Otro ejemplo, para mí el más revelador del estado de descomposición social a que se está llegando en algunos lugares de las ciudades y también de comunidades en el campo, es el robo a los trenes. En efecto, desde hace algunos años, dos o tres, los diarios comenzaron a publicar noticias de que en determinados lugares de las ciudades del estado señaladas antes, se abrían los vagones de los ferrocarriles para dejar salir granos que, las personas avisadas de ello tomaban en cantidades importantes. Pero de algunos meses para acá, el robo se ha multiplicado y además ya no son granos solamente sino partes automotrices, refrigeradores, estufas, muebles para el hogar etc., etc. El robo por supuesto es grave, pero lo que es todavía más trascendente es la impunidad con que actúan esas personas. En cuanto el tren se detiene, llegan por decenas y proceden a saquear los vagones previamente abiertos, seguramente por cómplices de los que organizan el robo. Se dice que cuando el tren se detiene en un lugar habitado, de las casas cercanas a la vía salen familias enteras a realizar la rapiña y cuando llega la policía, que en pocas ocasiones sucede, simplemente corren o se refugian en esas casas. La policía no hace más y se retira.

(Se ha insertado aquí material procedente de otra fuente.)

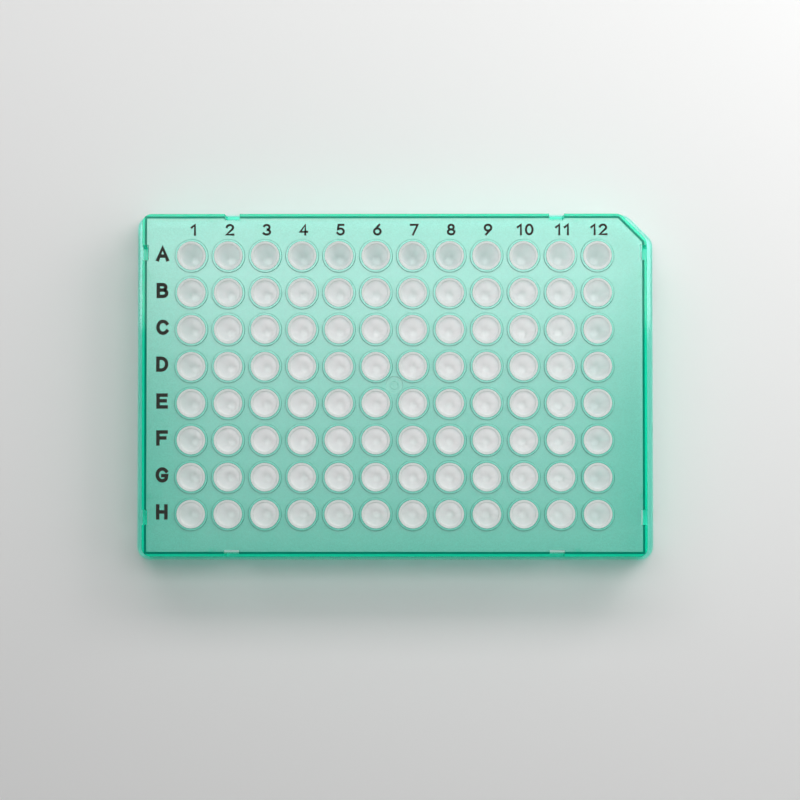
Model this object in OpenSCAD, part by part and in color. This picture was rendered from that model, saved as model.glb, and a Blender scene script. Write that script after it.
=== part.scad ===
// Full-skirted 96-well PCR plate, two-component build: a rigid clear frame
// (deck, skirt and foot flange) with a thin-walled well moulded into each deck hole.
// The plate stands on its foot flange, +Z up, with its columns spaced along +X and
// its rows along -Y. The origin is at the centre of the foot's bearing face.

/* [Foot] */
// Length of the foot flange, across the columns
foot_l = 127.76; // [126.5:0.02:130]
// Width of the foot flange, across the rows
foot_w = 85.48; // [84.6:0.02:88]
// Height of the foot flange
foot_h = 2.4; // [1.5:0.1:4]
// Corner radius of the foot flange
foot_r = 3.3; // [2.5:0.1:5]
// Chamfer along the foot flange's top edge
foot_chamfer = 0.4; // [0.1:0.1:0.6]

/* [Skirt] */
// Outside length of the skirt at the deck
skirt_l = 123.1; // [121.5:0.1:124]
// Outside width of the skirt at the deck
skirt_w = 83.6; // [82.5:0.1:84]
// How far each end wall flares out between deck and foot
flare_l = 1.1; // [0.3:0.1:1.6]
// How far each side wall flares out between deck and foot
flare_w = 0.35; // [0.1:0.05:0.4]
// Outside corner radius of the skirt
skirt_r = 2.2; // [1.8:0.1:3]
// Leg of the cut corner beside the last well of the first row
corner_cut = 6.5; // [4:0.1:8]
// Thickness of the skirt wall
wall = 1.15; // [0.9:0.05:1.4]

/* [Skirt notches and ribs] */
// Width of each notch in the skirt
notch_w = 3.6; // [2:0.1:6]
// Depth of each notch below the deck's top face
notch_h = 9.4; // [4:0.1:11]
// How far each notch reaches in from the skirt's outside
notch_reach = 1.55; // [1.2:0.05:2.2]
// Distance of the side wall notches from the plate's middle
side_notch_x = 39.6; // [30:0.1:46]
// Distance of the end wall notches from the plate's middle
end_notch_y = 32.3; // [29:0.1:33]
// Width of the stiffening ribs inside the skirt
rib_w = 0.9; // [0.6:0.1:1.5]
// How far the ribs stand in from the wall
rib_reach = 0.6; // [0.3:0.1:1]
// Distance of the side wall ribs from the plate's middle
side_rib_x = 44.7; // [42.5:0.1:50]
// Distance of the end wall ribs from the plate's middle
end_rib_y = 27.1; // [5:0.1:28.5]

/* [Deck] */
// Height of the deck's top face above the bearing face
deck_z = 15.2; // [14.4:0.1:18]
// Thickness of the deck
deck_t = 1.2; // [0.9:0.1:1.8]
// Distance between neighbouring wells, both ways
pitch = 9; // [8.9:0.02:9.04]
// Number of well columns
columns = 12; // [2:1:12]
// Number of well rows
rows = 8; // [2:1:8]
// Width of the collar ring around each hole
collar_wall = 0.8; // [0.5:0.05:1]
// Height of the collar above the deck
collar_h = 0.35; // [0.2:0.05:0.6]
// Diameter of the injection gate's dimple in the middle of the deck
gate_d = 4.1; // [3:0.1:4.2]
// Diameter of the gate's witness ring inside the dimple
gate_ring_d = 2.2; // [1.4:0.1:2.6]
// Depth of the gate's dimple
gate_depth = 0.3; // [0.1:0.05:0.5]

/* [Wells] */
// Diameter of the well's mouth below its lead-in
mouth_d = 5.6; // [5.4:0.05:5.8]
// Width of the lead-in around the mouth
lead_in = 0.15; // [0.05:0.05:0.2]
// Wall of the well where it is bonded in the deck
neck_wall = 0.45; // [0.35:0.05:0.55]
// How far the lip and the shoulder overhang the deck's hole
lip_overhang = 0.2; // [0.1:0.05:0.35]
// Height of the shoulder that locks the well under the deck
shoulder_h = 0.9; // [0.5:0.1:1.2]
// Height of the lip above the collar
lip_h = 0.5; // [0.3:0.05:0.8]
// Depth of the well's neck, from the lip down to the cone
neck_depth = 3.4; // [3.2:0.1:5]
// Narrowing of the neck's radius over its depth
neck_draft = 0.05; // [0:0.01:0.1]
// Inner depth of the well, from the lip to the tip
well_depth = 14.7; // [14:0.1:14.9]
// Inner radius of the rounded tip
tip_r = 1.2; // [1:0.05:1.5]
// Wall of the cone and the tip
cone_wall = 0.35; // [0.25:0.05:0.4]

/* [Hidden] */

$fn = 48;
slab = 0.01;
cut = 1;
hole_d = mouth_d + 2 * neck_wall;
collar_d = hole_d + 2 * collar_wall;
lip_d = hole_d + 2 * lip_overhang;
collar_z = deck_z + collar_h;
lip_z = collar_z + lip_h;
deck_under_z = deck_z - deck_t;
shoulder_z = deck_under_z - shoulder_h;
neck_z = lip_z - neck_depth;
tip_z = lip_z - well_depth + tip_r;
notch_z = deck_z - notch_h;

function column_x(i) = (i - (columns - 1) / 2) * pitch;
function row_y(j) = ((rows - 1) / 2 - j) * pitch;

// Arc centres of a plate outline with one cut corner: half sides a and b, radius r,
// and the cut's leg c, where the arcs meet the cut at 45 degrees
function outline(a, b, r, c) =
    let (t = r * tan(22.5))
    [[r - a, r - b], [a - r, r - b], [r - a, b - r],
     [a - c - t, b - r], [a - r, b - c - t]];

// The same outline moved in by d: the cut's leg shrinks as the corner closes up
function inset_cut(d) = corner_cut - d * (2 - sqrt(2));

// One thin slab of the outline, as loose discs for a hull
module outline_discs(z, a, b, r, c) {
    for (p = outline(a, b, r, c))
        translate([p.x, p.y, z])
            cylinder(r = r, h = slab, $fn = 32);
}

// A solid block with the skirt's flared sides, moved in by d and running from z0 to z1
module skirt_block(z0, z1, d) {
    function spread(z) = (deck_z - z) / deck_z;
    hull()
        for (z = [z0, z1 - slab])
            outline_discs(z, skirt_l / 2 - d + flare_l * spread(z),
                skirt_w / 2 - d + flare_w * spread(z), skirt_r - d, inset_cut(d));
}

// The foot flange as a solid plate with a chamfered top edge
module foot_block() {
    hull() {
        for (z = [0, foot_h - foot_chamfer])
            outline_discs(z, foot_l / 2, foot_w / 2, foot_r, corner_cut);
        outline_discs(foot_h - slab, foot_l / 2 - foot_chamfer,
            foot_w / 2 - foot_chamfer, foot_r - foot_chamfer, inset_cut(foot_chamfer));
    }
}

// Children placed at every well of the plate
module at_wells() {
    for (i = [0 : columns - 1], j = [0 : rows - 1])
        translate([column_x(i), row_y(j), 0])
            children();
}

// Ribs that stiffen the skirt, as bars long enough to reach into the wall
module skirt_ribs() {
    side_in = skirt_w / 2 - wall - rib_reach;
    end_in = skirt_l / 2 - wall - rib_reach;
    bar = rib_reach + flare_l + wall / 2;
    for (s = [-1, 1], t = [-1, 1]) {
        translate([s * side_rib_x - rib_w / 2, t > 0 ? side_in : -side_in - bar, foot_h])
            cube([rib_w, bar, deck_z - foot_h]);
        translate([s > 0 ? end_in : -end_in - bar, t * end_rib_y - rib_w / 2, foot_h])
            cube([bar, rib_w, deck_z - foot_h]);
    }
}

// The space under the deck, without the ribs that stand in it
module underside() {
    difference() {
        skirt_block(-cut, deck_under_z, wall);
        skirt_ribs();
    }
}

// Notches through the skirt wall, open to the top
module notches() {
    module notch(half, w)
        translate([half - notch_reach, -w / 2, notch_z])
            cube([notch_reach + flare_l + cut, w, notch_h + cut]);
    for (s = [-1, 1], t = [0, 180]) {
        rotate([0, 0, t])
            translate([0, s * end_notch_y, 0])
                notch(skirt_l / 2, notch_w);
        rotate([0, 0, 90 + t])
            translate([0, s * side_notch_x, 0])
                notch(skirt_w / 2, notch_w);
    }
}

// The dimple left by the injection gate, with its witness ring
module gate_mark() {
    ring_w = 0.3;
    difference() {
        translate([0, 0, deck_z - gate_depth])
            cylinder(d = gate_d, h = gate_depth + cut);
        translate([0, 0, deck_z - gate_depth])
            rotate_extrude()
                translate([gate_ring_d / 2 - ring_w, 0])
                    square([ring_w, gate_depth / 2]);
    }
}

// The clear frame: deck, collars, skirt and foot in one moulding
module frame() {
    color([0.35, 0.85, 0.72])
        difference() {
            union() {
                skirt_block(0, deck_z, 0);
                foot_block();
                at_wells()
                    cylinder(d = collar_d, h = collar_z);
            }
            underside();
            at_wells()
                translate([0, 0, -cut])
                    cylinder(d = hole_d, h = collar_z + 2 * cut);
            notches();
            gate_mark();
        }
}

// Angle at which a line from [r, h] touches a circle of radius t about the origin
function touch(r, h, t) = atan2(h, r) - acos(t / norm([r, h]));

// Cone and rounded tip, from the radius r at height h above the tip's centre
function cone_and_tip(r, h, t) =
    let (start = touch(r, h, t), steps = 5)
    [for (k = [0 : steps])
        let (a = start + (-90 - start) * k / steps)
        [t * cos(a), tip_z + t * sin(a)]];

// Section of a well, from its axis outwards
module well_section() {
    mouth_r = mouth_d / 2;
    neck_r = mouth_r - neck_draft;
    cone_h = neck_z - tip_z;
    outer_r = neck_r + cone_wall;
    inner = concat(
        [[mouth_r + lead_in, lip_z], [mouth_r, lip_z - lead_in], [neck_r, neck_z]],
        cone_and_tip(neck_r, cone_h, tip_r));
    outer = concat(
        [[lip_d / 2, lip_z], [lip_d / 2, collar_z], [hole_d / 2, collar_z],
         [hole_d / 2, deck_under_z], [lip_d / 2, deck_under_z],
         [lip_d / 2, shoulder_z], [outer_r, shoulder_z], [outer_r, neck_z]],
        cone_and_tip(outer_r, cone_h, tip_r + cone_wall));
    polygon(concat(inner, [for (k = [len(outer) - 1 : -1 : 0]) outer[k]]));
}

// One thin-walled conical well, bonded in its hole
module well() {
    rotate_extrude()
        well_section();
}

// The wells of one column, from the first row to the last
module wells_column(i) {
    color([0.93, 0.94, 0.94])
        for (j = [0 : rows - 1])
            translate([column_x(i), row_y(j), 0])
                well();
}

frame();
for (i = [0 : columns - 1])
    wells_column(i);
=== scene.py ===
"""Dresses the PCR plate: clear green frame, white wells, printed labels and a studio stage."""

import math

import bmesh
import bpy
from bpy.props import FloatProperty, FloatVectorProperty, PointerProperty
from mathutils import Matrix, Vector


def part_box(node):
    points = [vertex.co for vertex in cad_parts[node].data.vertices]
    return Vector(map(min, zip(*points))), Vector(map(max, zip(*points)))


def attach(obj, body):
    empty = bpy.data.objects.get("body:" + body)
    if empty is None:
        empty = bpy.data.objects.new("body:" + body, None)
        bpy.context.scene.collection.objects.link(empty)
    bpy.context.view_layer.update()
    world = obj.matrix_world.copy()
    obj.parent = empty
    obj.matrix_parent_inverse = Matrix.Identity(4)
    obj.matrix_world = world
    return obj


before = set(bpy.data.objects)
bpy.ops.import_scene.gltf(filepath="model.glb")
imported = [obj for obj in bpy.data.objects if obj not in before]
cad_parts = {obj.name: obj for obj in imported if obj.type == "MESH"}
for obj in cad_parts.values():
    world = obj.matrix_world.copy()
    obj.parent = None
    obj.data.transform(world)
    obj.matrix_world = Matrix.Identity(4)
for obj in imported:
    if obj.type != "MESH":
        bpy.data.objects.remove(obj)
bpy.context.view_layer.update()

bl_info = {
    "name": "PCR Plate Finish",
    "version": (1, 0, 0),
    "blender": (4, 5, 0),
    "location": "View3D > Sidebar > PCR Plate",
    "description": "Finishes the frame, wells and printed labels of a skirted PCR plate",
    "category": "Object",
}

MM = 0.001
WELL_NODES = sorted(
    (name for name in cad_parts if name.startswith("wells_column_")),
    key=lambda name: int(name.rsplit("_", 1)[1]),
)
WELLS_LOW, WELLS_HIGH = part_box(WELL_NODES[0])
LAST_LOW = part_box(WELL_NODES[-1])[0]
COLLAR_HEIGHT = 0.35 * MM
DECK_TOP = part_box("frame")[1].z - COLLAR_HEIGHT
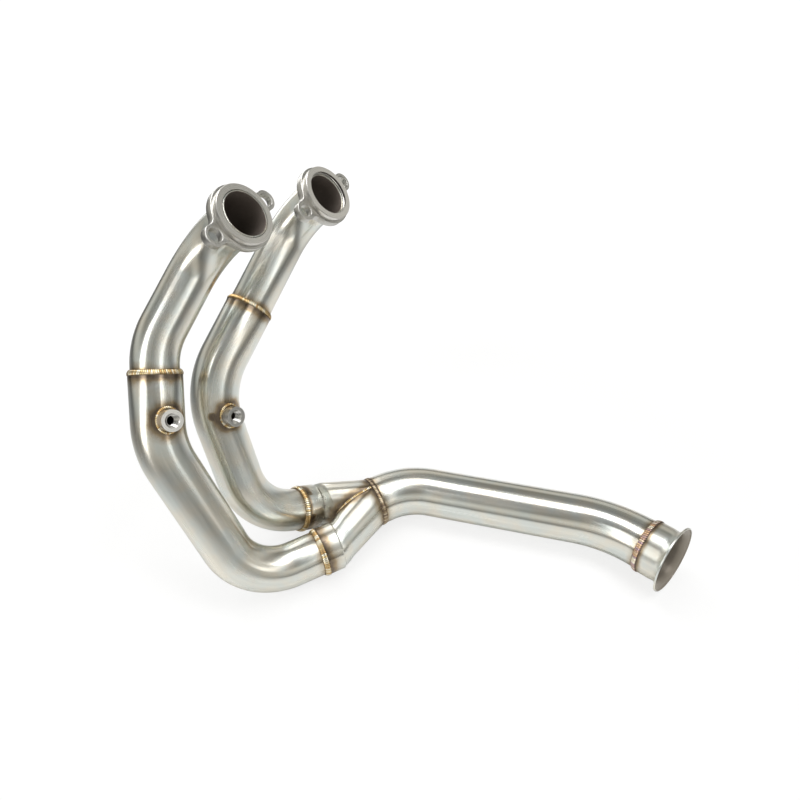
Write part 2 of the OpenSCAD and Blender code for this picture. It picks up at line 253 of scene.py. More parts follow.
def finish_with(obj, kind, **values):
    """Adds a modifier, sets its values and applies it."""
    modifier = obj.modifiers.new(kind.lower(), kind)
    for key, value in values.items():
        setattr(modifier, key, value)
    alone(obj)
    bpy.ops.object.modifier_apply(modifier=modifier.name)


def break_edges(obj, width, segments=2):
    """Bevels every edge sharper than 50 degrees."""
    finish_with(obj, "BEVEL", width=width, segments=segments, limit_method="ANGLE",
                angle_limit=math.radians(50))


def smooth(obj, degrees=35):
    alone(obj)
    bpy.ops.object.shade_smooth_by_angle(angle=math.radians(degrees))


def turned_to(way):
    """The turn that takes Z to way."""
    return way.to_track_quat("Z", "Y").to_euler()


def turned_with(first, way):
    """The turn that takes X to first and Z to way."""
    return Matrix((first, way.cross(first), way)).transposed().to_euler()


def cut(obj, tool):
    """Takes tool away from obj."""
    finish_with(obj, "BOOLEAN", object=tool, operation="DIFFERENCE", solver="EXACT")
    bpy.data.objects.remove(tool)


def cylinder(middle, way, radius, depth, vertices=48):
    return new_mesh(bpy.ops.mesh.primitive_cylinder_add, vertices=vertices, radius=radius,
                    depth=depth, location=middle, rotation=turned_to(way))


def stands_for(obj, name, node, body=header):
    """Names a new piece, joins it to its body and lets it stand for a node of the frame."""
    obj.name = name
    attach(obj, body)
    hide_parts(node)


# %% One tube, run by run and bend by bend
around = 96
bend_step = math.radians(3)


def bent_tube(name, spin_sign):
    """The open skin of a tube, extruded along each run and spun round each bend."""
    points, radii = routes[name]
    outer = tube_sizes[name][0]
    tube = new_mesh(bpy.ops.mesh.primitive_circle_add, vertices=around, radius=outer / 2 * mm,
                    location=points[0], rotation=turned_to((points[1] - points[0]).normalized()))
    start_edit()
    for step in steps_of(points, radii):
        if step[0] == "run":
            bpy.ops.mesh.extrude_edges_move(TRANSFORM_OT_translate={"value": step[1]})
        else:
            _, centre, axis, angle, radius = step
            bpy.ops.mesh.spin(steps=max(4, round(angle / bend_step)), angle=spin_sign * angle,
                              center=centre, axis=axis)
    end_edit(merge=True)
    return tube


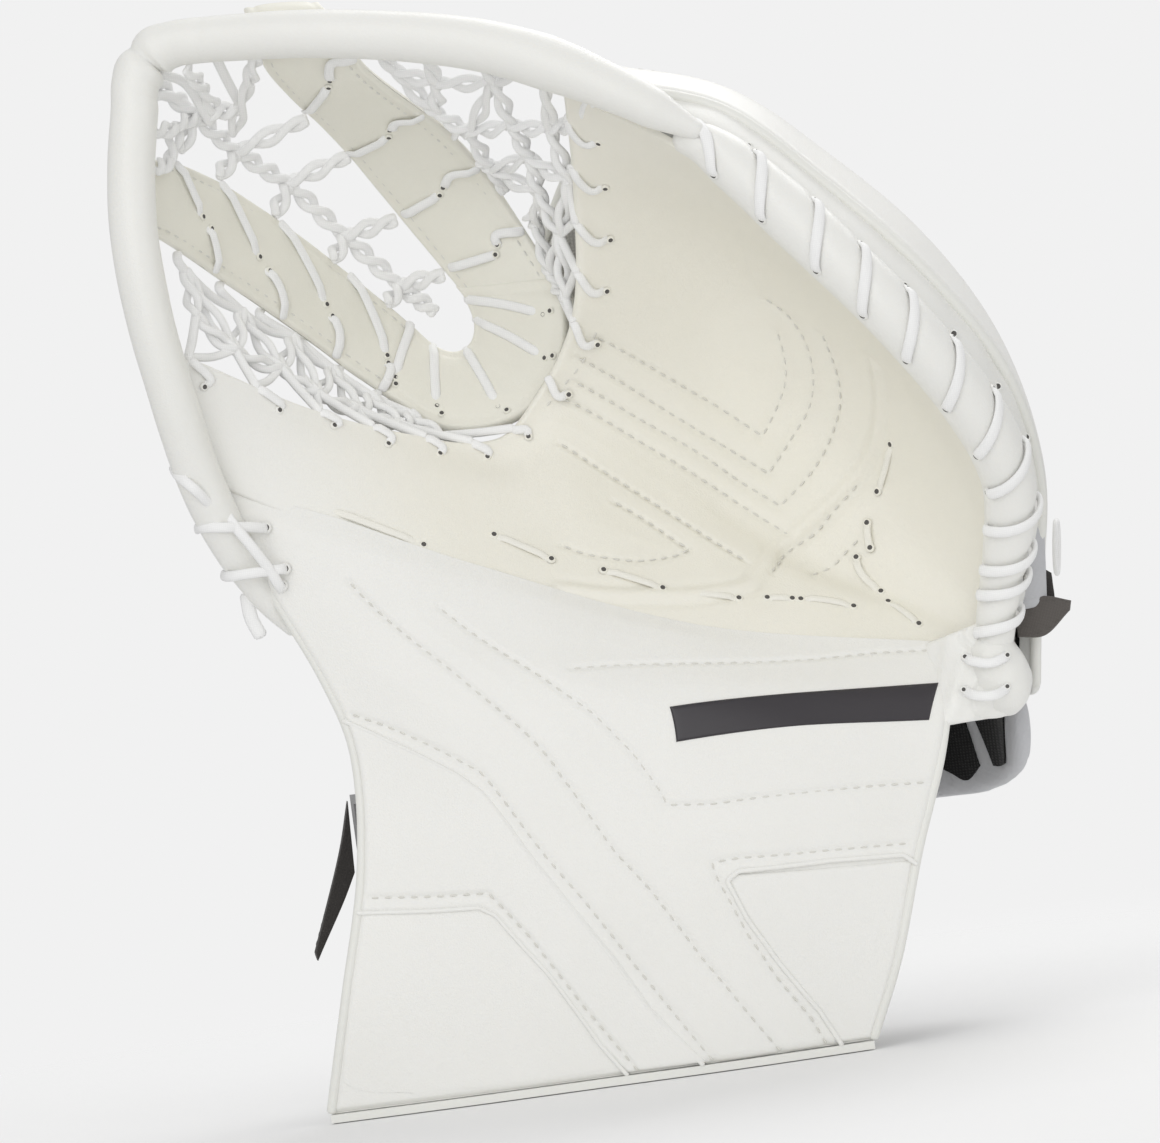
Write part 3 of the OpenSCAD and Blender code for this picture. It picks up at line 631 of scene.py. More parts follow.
def tube(piece, pts, radius, sides=12, flat=1.0, ups=None, caps=True, shape=None):
    """A round or oval rod along pts. flat is its thickness over its width, and shape scales the
    radius round each ring."""
    pts = np.asarray(pts, float)
    ahead, side, up = frames(pts, ups)
    turn = np.linspace(0, math.tau, sides, endpoint=False)
    r = np.broadcast_to(np.asarray(radius, float), (len(pts),))[:, None]
    if shape is not None:
        r = r * shape
    ring = (side[:, None] * (r * np.cos(turn))[..., None]
            + up[:, None] * (r * np.sin(turn) * flat)[..., None]) + pts[:, None]
    verts = ring.reshape(-1, 3)
    faces = []
    n = len(pts)
    for a in range(n - 1):
        for b in range(sides):
            c = (b + 1) % sides
            faces.append((a * sides + b, a * sides + c, (a + 1) * sides + c, (a + 1) * sides + b))
    if caps:
        for k, way in ((0, -1), (n - 1, 1)):
            size = float(np.broadcast_to(radius, (n,))[k])
            mid = pts[k]
            low, high = k * sides, len(verts)
            dome = mid + (ring[k] - mid) * 0.72 + ahead[k] * way * 0.38 * size
            verts = np.concatenate([verts, dome, [mid + ahead[k] * way * 0.5 * size]])
            for b in range(sides):
                c = (b + 1) % sides
                quad = (low + c, low + b, high + b, high + c)
                tri = (high + c, high + b, high + sides)
                faces += [quad if way < 0 else quad[::-1], tri if way < 0 else tri[::-1]]
    piece.add(verts, faces)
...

Lo anterior hace ver dos cosas. La primera es el grado de perversión moral y cívica a que se está llegando, porque la rapiña no es impulsada por el hambre sino solamente por la impunidad y la falta de principios morales y valores. La segunda, que el uso de las policías no es el adecuado, porque si se trata de zonas en donde ya es conocido que suceden esos actos, inexplicablemente no hay una vigilancia adecuada.
Si se siguen permitiendo esos robos, pronto la facilidad y la impunidad hará que se extiendan a otros ámbitos y se complicará aún más la seguridad en Irapuato y en otras ciudades del Estado. Es indispensable hacerlos cesar, no sólo por el daño material que causan, sino por el ejemplo y la exhibición de la ineficacia policiaca que aumenta la inseguridad en que vivimos.
Como decía el comediante Héctor Suárez en algunas de sus actuaciones: ¿Pero qué nos pasa? ¿Qué nos pasa?